8. Işık Hızı ve Yolculuk
Evrenin hız sınırı, ışık hızıdır. Işık, yaklaşık olarak saniyede 299,792 kilometre hızla hareket eder. Bu hızla bile, evrendeki uzaklıklara ulaşmak çok uzun süreler alır. Örneğin, en yakın yıldız sistemi olan Proxima Centauri, Dünya’ya yaklaşık 4.24 ışık yılı uzaklıktadır. Bu, ışık hızında bile bu yıldıza ulaşmanın dört yılı aşkın bir süre alacağı anlamına gelir.
9. Uzayda Zaman İzafiyeti
Genel görelilik teorisi, yerçekiminin zaman üzerindeki etkilerini açıklar. Uzayda, kütle çekimi daha düşük olduğu için zaman Dünya’ya göre farklı işler. Bir kara deliğe yakın bir bölgede zaman daha yavaş akar. Bu durum özellikle, Einstein’ın görelilik teorisiyle açıklanabilmektedir ve kara delikler civarındaki gözlemler bunu doğrular niteliktedir.
10. Uzay Araştırmalarının Geleceği
Teknolojik ilerlemeler, uzay araştırmalarında devrim yaratmaktadır. James Webb Uzay Teleskobu, gezegen atmosferlerini inceleyerek daha önce keşfedilmemiş detayları ortaya çıkaracaktır. Ayrıca, Mars kolonizasyonu ve Ay üsleri gibi projeler, insanlık için yeni bir ufuk açabilir.
11. Çok Evrenler ve Paralel Evrenler
Bazı teorilere göre, bizim evrenimizin ötesinde başka evrenler olabilir. Bu teoriler, çoklu evren konsepti altında toplanır. Paralel evrenler ve çoklu evrenler, henüz deneysel olarak kanıtlanmamış olsa da, fizikçiler arasında hararetle tartışılan bir konudur ve evrenin doğası üzerine yeni fikirler sunmaktadır.
12. Güneş Sistemi Ötesine Yolculuk
İnsanlık, Güneş Sistemi’nin ötesine gidecek araçlar üretmeye başlamıştır. Voyager 1, insan yapımı nesneler arasında en uzak mesafeye ulaşan uzay sondasıdır ve şu anda heliosferin dışına çıkmıştır.
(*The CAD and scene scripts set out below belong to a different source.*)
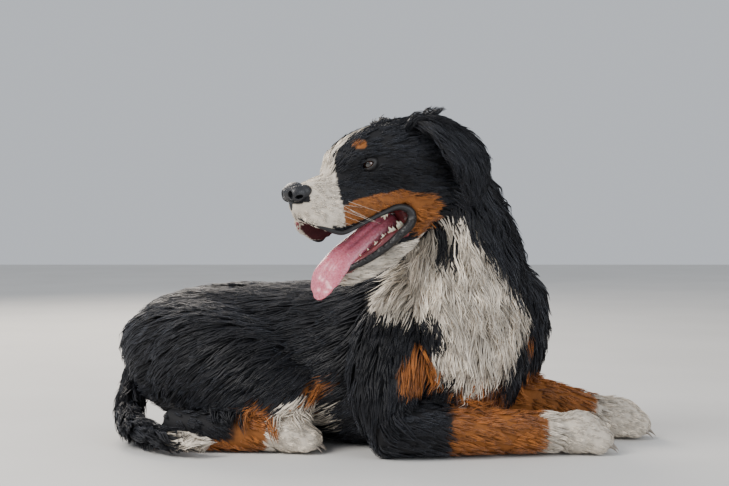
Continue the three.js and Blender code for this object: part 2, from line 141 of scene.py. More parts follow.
class Tube:
    """A body part with a bent axis. A station is x, y, z, half width along the side, half height."""

    def __init__(self, stations, side=(0, 1, 0), bow=0.0, head=False):
        self.rows = np.asarray(stations, float)
        self.side = unit(np.asarray(side, float))
        self.bow = bow
        self.head = head

    def frame(self, t):
        here = spline(self.rows, t)
        ahead = spline(self.rows, np.minimum(t + 0.004, 1))
        behind = spline(self.rows, np.maximum(t - 0.004, 0))
        along = unit(ahead[:, :3] - behind[:, :3])
        across = unit(self.side - along * (along @ self.side)[:, None])
        return here, along, across, np.cross(along, across)

    def points(self, t, angle, raised=0.0):
        here, _, across, up = self.frame(t)
        c, s = np.cos(angle)[:, None], np.sin(angle)[:, None]
        w, h = here[:, 3:4], here[:, 4:5]
        return here[:, :3] + across * (w + raised) * c + up * ((h + raised) * s + self.bow * w * c * c)

    def mesh(self, raised=0.0, sides=40, rings=48):
        t = np.repeat(np.linspace(0, 1, rings + 1), sides)
        body = self.points(t, np.tile(around(sides), rings + 1), raised)
        here, along, _, up = self.frame(np.array([0.0, 1.0]))
        reach = np.array([[-1.0], [1.0]]) * (0.25 * here[:, 4:5] + raised)
        tips = here[:, :3] + along * reach + up * self.bow * here[:, 3:4] * 0.5
        verts = np.vstack([body, tips])
        faces = quads(rings + 1, sides)
        last, n = rings * sides, len(body)
        faces += [(n, (j + 1) % sides, j) for j in range(sides)]
        faces += [(n + 1, last + j, last + (j + 1) % sides) for j in range(sides)]
        return (from_head(verts) if self.head else verts), faces


# Body parts
FRONT_SIDE = (0.77, 0.64, 0)
REAR_AT, REAR_HEADING = np.array([-230.0, 50.0]), math.radians(-14.5)


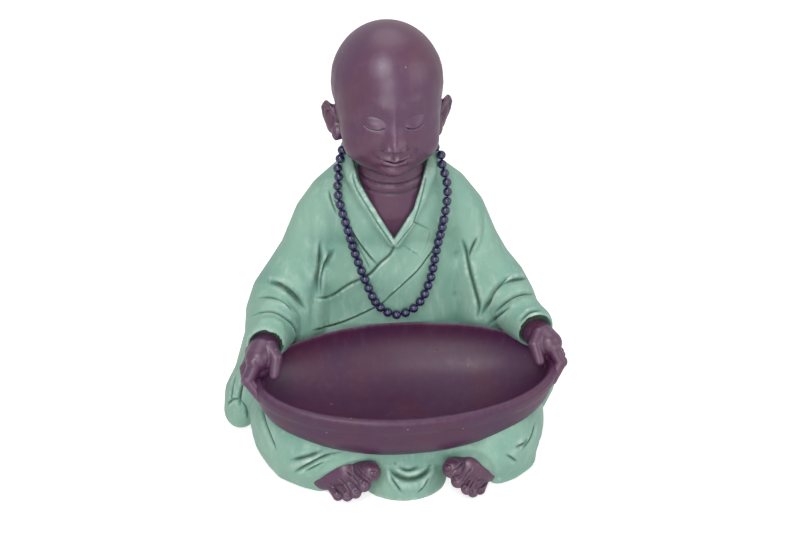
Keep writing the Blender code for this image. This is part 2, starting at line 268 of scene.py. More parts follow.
def taper(share, ends):
    """1 along a stroke, easing to 0 over the given share at each end."""
    if ends <= 0:
        return np.ones_like(share)
    return np.clip(np.minimum(share, 1 - share) / ends, 0, 1) ** 0.7


def groove(skin, line, depth, width, ends=0.25, dark=1.0, lip=0.0):
    """A cut with soft lips; the wash of dark paint gathers in it."""
    index, far, share, side = skin.field(line, width * 3.2 * MM)
    force = taper(share, ends)
    lift = -depth * np.exp(-(far / width) ** 2) + lip * np.exp(-((far - width * 1.7) / width) ** 2)
    skin.move(index, lift * force)
    np.maximum.at(skin.wash, index, dark * force * np.exp(-(far / (width * 0.6 + 0.1)) ** 2))


def ridge(skin, line, height, width, ends=0.3):
    """A round roll of cloth."""
    index, far, share, side = skin.field(line, width * 3 * MM)
    skin.move(index, height * np.exp(-(far / width) ** 2) * taper(share, ends))


def edge(skin, line, height, reach, side_up=1, ends=0.12, dark=1.0, cut=0.6):
    """The edge of a layer of cloth: one side stands up and eases away, with a
    shadow line at its foot."""
    index, far, share, side = skin.field(line, reach * 2.2 * MM)
    force = taper(share, ends)
    signed = far * side * side_up
    up = height * np.clip(0.5 + signed / 1.1, 0, 1) * np.exp(-np.clip(signed, 0, None) / reach)
    foot = -cut * np.exp(-((signed + 0.55) / 0.75) ** 2)
    skin.move(index, (up + foot) * force)
    np.maximum.at(skin.wash, index, dark * force * np.exp(-((signed + 0.45) / 0.6) ** 2))


def refine(skin, lines, reach):
    """Finer faces along the lines, so that they can hold a thin cut."""
    mesh = skin.item.data
    near = np.zeros(len(skin.at), bool)
    for line in lines:
        index, _, _, _ = skin.field(line, reach * MM)
        near[index] = True
    form = bmesh.new()
    form.from_mesh(mesh)
    form.verts.ensure_lookup_table()
    edges = [e for e in form.edges if near[e.verts[0].index] and near[e.verts[1].index]]
    bmesh.ops.subdivide_edges(form, edges=edges, cuts=1, use_grid_fill=True, smooth=0.0)
    bmesh.ops.triangulate(form, faces=[f for f in form.faces if len(f.verts) > 4])
    form.to_mesh(mesh)
    form.free()
    mesh.update()
    skin.wash = np.zeros(len(mesh.vertices))
    skin.refresh()


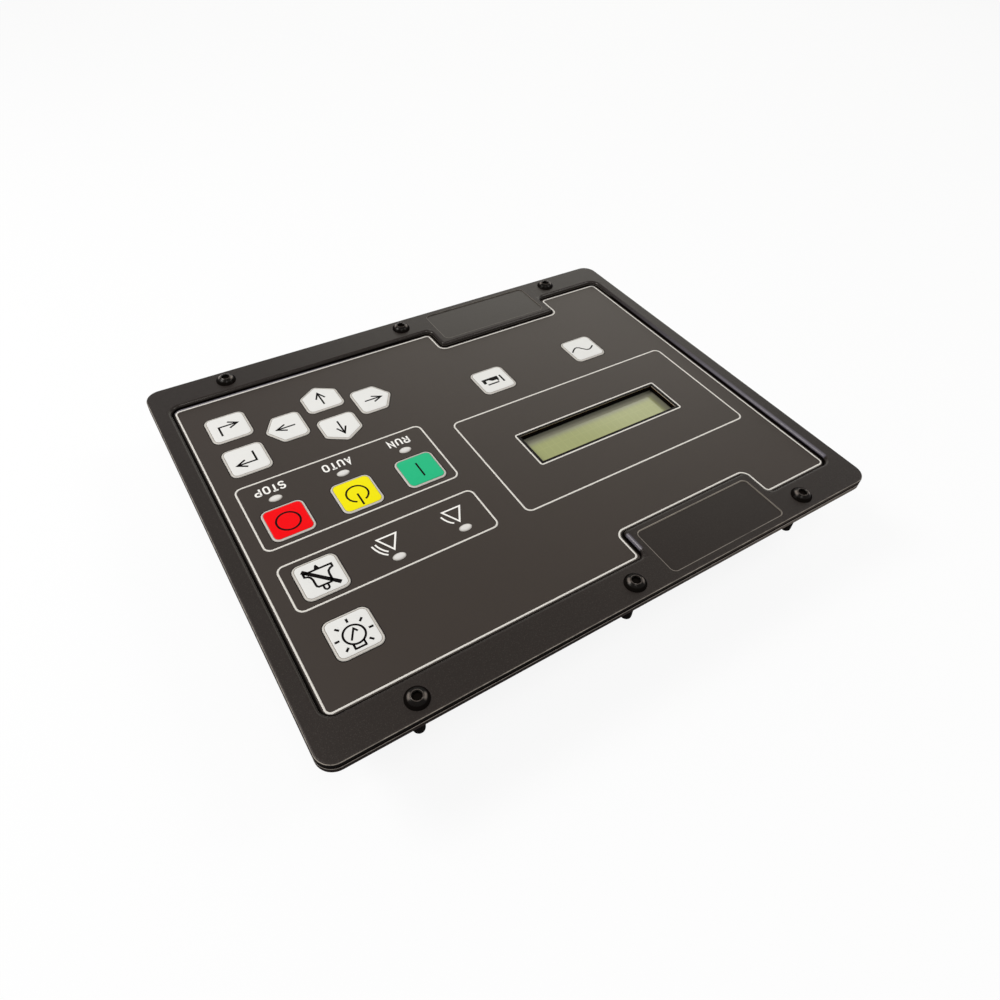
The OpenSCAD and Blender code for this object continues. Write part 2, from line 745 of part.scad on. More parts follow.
// Room for a nut and washer behind the door, round each panel screw, grown by g
module nut_rooms(g = 0) {
    for (p = screw_places) translate([p.x, p.y, shelf_low - cut])
        cylinder(h = g - nut_room_in - shelf_low + cut, r = nut_room_d / 2 + g);
}

module rear_housing() color("#4a4642") {
    difference() {
        union() {
            block(bezel_w, bezel_h, corner_r, flange_z, flange_top);
            block(mouth_w + 2 * housing_wall, mouth_h + 2 * housing_wall, mouth_r + housing_wall,
                shelf_low, flange_top);
            drafted_box(tub_w + 2 * housing_wall, tub_h + 2 * housing_wall,
                tub_r + housing_wall, shelf_low + 0.5, back_z);
            cooling_fins();
        }
        difference() {
            block(mouth_w, mouth_h, mouth_r, step_z, flange_top + cut);
            nut_rooms(housing_wall);
        }
        nut_rooms();
        drafted_box(tub_w, tub_h, tub_r, step_z + 0.5, inner_back_z);
        difference() {
            groove_z = flange_top - rim_seal_d;
            block(seal_w + rim_seal_w, seal_h + rim_seal_w,
                corner_r - rim_seal_in + rim_seal_w / 2, groove_z, flange_top + cut);
            block(seal_w - rim_seal_w, seal_h - rim_seal_w,
                corner_r - rim_seal_in - rim_seal_w / 2, groove_z - cut, flange_top + 2 * cut);
        }
        for (p = screw_places) translate([p.x, p.y, 0])
            cylinder(h = rim_top, r = shank_d / 2 + seat_gap);
        for (p = close_places) translate([p.x, p.y, shelf_low - cut])
            cylinder(h = housing_wall + 2 * cut, r = small_screw_r + seat_gap / 2);
        translate([header_x, 0, fin_z - cut]) linear_extrude(inner_back_z - fin_z + 2 * cut)
            rounded_rect(header_w + 2 * seat_gap, header_h + 2 * seat_gap, 2.5 + seat_gap);
    }
}

module housing_screws() color("silver")
    for (p = close_places) translate([p.x, p.y, shelf_low]) small_screw(housing_wall);

module header_body() color("#232326")
    translate([header_x, 0, 0]) difference() {
        union() {
            block(header_w, header_h, 2.5, header_low, header_top);
            block(header_flange_w, header_flange_h, 3, inner_back_z + header_seal_t,
                inner_back_z + header_seal_t + header_flange_t);
        }
        block(header_w - 2 * shroud_wall, header_h - 2 * shroud_wall, 1.2,
            header_low - cut, socket_floor);
        translate([0, 0, jack_low]) cylinder(h = jack_l, r = jack_r);
    }

module header_pins() color("gold")
    translate([header_x, 0, jack_low]) linear_extrude(pin_l)
        for (s = [-1, 1], i = [0:pin_columns - 1], j = [0:pin_rows - 1])
            translate([s * (jack_r + 2.5 + pin_side + i * pin_pitch),
                (j - (pin_rows - 1) / 2) * pin_pitch]) square(pin_side, center = true);

module header_seal() color("#1c1c1c")
    translate([header_x, 0, inner_back_z]) linear_extrude(header_seal_t) difference() {
        rounded_rect(header_flange_w, header_flange_h, 3);
        rounded_rect(header_w + 2 * seat_gap, header_h + 2 * seat_gap, 2.5 + seat_gap);
    }

module jack_nut() color("goldenrod")
    translate([header_x, 0, jack_low]) difference() {
        cylinder(h = jack_l, r = jack_r - pilot_gap);
        translate([0, 0, -cut]) cylinder(h = jack_l - 2 + cut, r = jack_bore_d / 2);
    }

module door_seal() color("#262626")
    linear_extrude(door_seal_t) difference() {
        rounded_rect(bezel_w - 2 * door_seal_in, bezel_h - 2 * door_seal_in,
            corner_r - door_seal_in);
        rounded_rect(mouth_w + 2 * housing_wall + 2 * seat_gap,
            mouth_h + 2 * housing_wall + 2 * seat_gap, mouth_r + housing_wall + seat_gap);
        for (p = screw_places) translate(p) circle(retainer_d / 2 + seat_gap);
    }

// Captive button-head screw, standing on the rim: hexagon socket, plain neck, threaded end
module panel_screw() {
    difference() {
        union() {
            intersection() {
                cylinder(h = head_h, r = head_d / 2);
                translate([0, 0, head_h - head_ball]) sphere(head_ball, $fn = 96);
            }
            translate([0, 0, -neck_l]) cylinder(h = neck_l, r = neck_d / 2);
            translate([0, 0, tip_chamfer - shank_l])
                cylinder(h = shank_l - neck_l - tip_chamfer, r = shank_d / 2);
            translate([0, 0, -shank_l])
                cylinder(h = tip_chamfer, r1 = shank_d / 2 - tip_chamfer, r2 = shank_d / 2);
        }
        translate([0, 0, head_h - socket_deep])
            cylinder(h = socket_deep + cut, r = socket_af / sqrt(3), $fn = 6);
        translate([0, 0, socket_edge_z]) cylinder(h = 1, r1 = socket_af / 2, r2 = socket_af / 2 + 1);
    }
}

module panel_screws() color("#141414")
    for (p = screw_places) translate([p.x, p.y, rim_top]) panel_screw();

module screw_retainers() color("white")
    for (p = screw_places) translate([p.x, p.y, flange_z - retainer_t]) difference() {
        cylinder(h = retainer_t, r = retainer_d / 2);
        translate([0, 0, -cut]) cylinder(h = retainer_t + 2 * cut, r = neck_d / 2 + 2 * pilot_gap);
    }

front_bezel();
keypad_overlay();
dome_spacer();
snap_domes();
switch_film();
indicator_leds();
display_foam();
display_frame();
display_glass();
display_backlight();
display_board();
display_screws();
display_header();
main_board();
board_screws();
processor();
driver_chips();
capacitors();
tail_socket();
rim_seal();
rear_housing();
housing_screws();
header_body();
header_pins();
header_seal();
jack_nut();
door_seal();
panel_screws();
screw_retainers();
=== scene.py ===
# %% [markdown]
# # An engine's control panel
# The real object is a flat control panel: a moulded bezel, a printed film with embossed keys in
# its recess, a small character display, six black screws and a finned metal housing behind it.
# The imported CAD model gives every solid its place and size. This lesson dresses it: it puts a
# finish on each solid, and replaces the plain keypad with a film, pillow-shaped keys and print.
#
# The first cell loads the model. Every object is in metres, so `MM` turns millimetres into them.
# %% The frame
import math
import bpy
import bmesh
from mathutils import Matrix, Vector
from mathutils.geometry import tessellate_polygon


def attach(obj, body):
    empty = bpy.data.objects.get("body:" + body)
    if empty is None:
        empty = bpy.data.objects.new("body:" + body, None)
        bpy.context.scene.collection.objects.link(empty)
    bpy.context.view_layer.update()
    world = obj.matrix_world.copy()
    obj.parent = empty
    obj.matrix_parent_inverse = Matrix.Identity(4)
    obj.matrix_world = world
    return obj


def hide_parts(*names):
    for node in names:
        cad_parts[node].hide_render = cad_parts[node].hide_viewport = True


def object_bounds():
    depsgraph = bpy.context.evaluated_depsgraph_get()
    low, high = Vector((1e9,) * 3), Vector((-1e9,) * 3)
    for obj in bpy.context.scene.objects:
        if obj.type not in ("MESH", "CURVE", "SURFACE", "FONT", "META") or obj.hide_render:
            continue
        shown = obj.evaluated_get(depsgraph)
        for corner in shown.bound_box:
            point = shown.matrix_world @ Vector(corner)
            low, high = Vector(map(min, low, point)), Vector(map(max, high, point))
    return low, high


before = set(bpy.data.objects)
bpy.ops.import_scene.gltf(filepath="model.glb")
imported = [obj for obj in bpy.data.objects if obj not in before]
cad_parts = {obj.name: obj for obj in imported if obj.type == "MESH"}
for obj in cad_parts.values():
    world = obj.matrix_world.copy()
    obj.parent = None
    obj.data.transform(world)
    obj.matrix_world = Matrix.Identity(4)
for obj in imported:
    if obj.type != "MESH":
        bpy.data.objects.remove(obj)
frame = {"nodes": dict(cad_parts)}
cad_bounds = [list(corner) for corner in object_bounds()]
nodes, scene = frame["nodes"], bpy.context.scene
MM = 0.001
print("nodes", len(nodes), "CAD box", cad_bounds)

# %% [markdown]
# ## Shader sums written as Python
# A procedural finish is arithmetic on positions: a distance to an edge, a bit of noise, a
# threshold. Built by hand that is dozens of Math nodes. A small class that wraps a socket and
# overloads `+ - * /` lets the finish be written as a formula instead, and adds the nodes itself.
# On it `|` takes the larger of two masks, and `ramp` makes a soft mask from a distance.
# %% A socket that can be added and multiplied
class Wire:
    """One output socket of a shader node. Sums on it add Math nodes to the same material."""

    def __init__(self, finish, socket):
        self.finish, self.socket = finish, socket

    def math(self, operation, *others):
        return self.finish.node("ShaderNodeMath", {"operation": operation},
                                dict(enumerate((self,) + others)))

    def ramp(self, low, high):
        """Soft mask of a distance: 0 at low and 1 at high, both in millimetres."""
        return step(self.finish, self, low * MM, high * MM)

    def __add__(self, other): return self.math("ADD", other)
    def __mul__(self, other): return self.math("MULTIPLY", other)
    def __sub__(self, other): return self.math("SUBTRACT", other)
    def __rsub__(self, other): return (self * -1.0) + other
    def __truediv__(self, other): return self.math("DIVIDE", other)
    def __or__(self, other): return self.math("MAXIMUM", other)
    def __neg__(self): return self * -1.0
    def __abs__(self): return self.math("ABSOLUTE")
    __radd__, __rmul__ = __add__, __mul__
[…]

Bu tür görevler, yıldızlararası ortamı anlamamıza ve Güneş Sistemi’nin sınırlarını aşmamıza yardımcı olur.
13. Gezegenlerin Tekrar Sınıflandırılması
Güneş Sistemi’nin 9 gezegeni olduğu düşünülürken, Plütonun gezegen statüsü 2006 yılında değiştirilerek cüce gezegen kategorisine alınmıştır. Bu, gezegenlerin tanımı ve sınıflandırma kriterlerini sorgulayan astronomik hassasiyetin bir sonucudur. Plüton, Kuiper Kuşağı’nda yer almakta ve farklı cüce gezegenlerle çevrilidir.
14. Yıldızların Hayat Döngüsü
Yıldızlar, belirli bir yaşam döngüsü içerisinde yer alır. Ana dizi evresindeyken, hidrojen yakarak enerji üretirler. Daha sonra genişleyip kırmızı dev olur ve çekirdeklerinde ağır elementler oluştururlar. Son aşamada, yıldızlar enerji tüketimlerine göre ya bir süpernova patlamasıyla veya beyaz cüce haline gelerek yaşamlarını tamamlarlar.
15. Kozmik Mikrodalga Arka Plan Radyasyonu
Büyük Patlama’nın yankıları olarak düşünülebilecek kozmik mikrodalga arka plan radyasyonu, evrenin ilk dönemlerine dair önemli bir kanıt sunar. Bu radyasyon, evrenin her yerinden eşit şekilde gelmekte ve evrenin başlangıcı ve evrimini anlamak için önemli ipuçları sunmaktadır.
Uzay, her gün yeni keşiflerle doluyor ve bilimin sınırlarını zorluyor. Uzayda hala keşfedilmeyi bekleyen pek çok sır ve keşfedilmeyi bekleyen yeni bilimsel prensipler bulunmaktadır. Öğrendiklerimiz, evrenin karmaşıklığını ve güzelliğini daha da derinlemesine anlamamıza olanak tanır.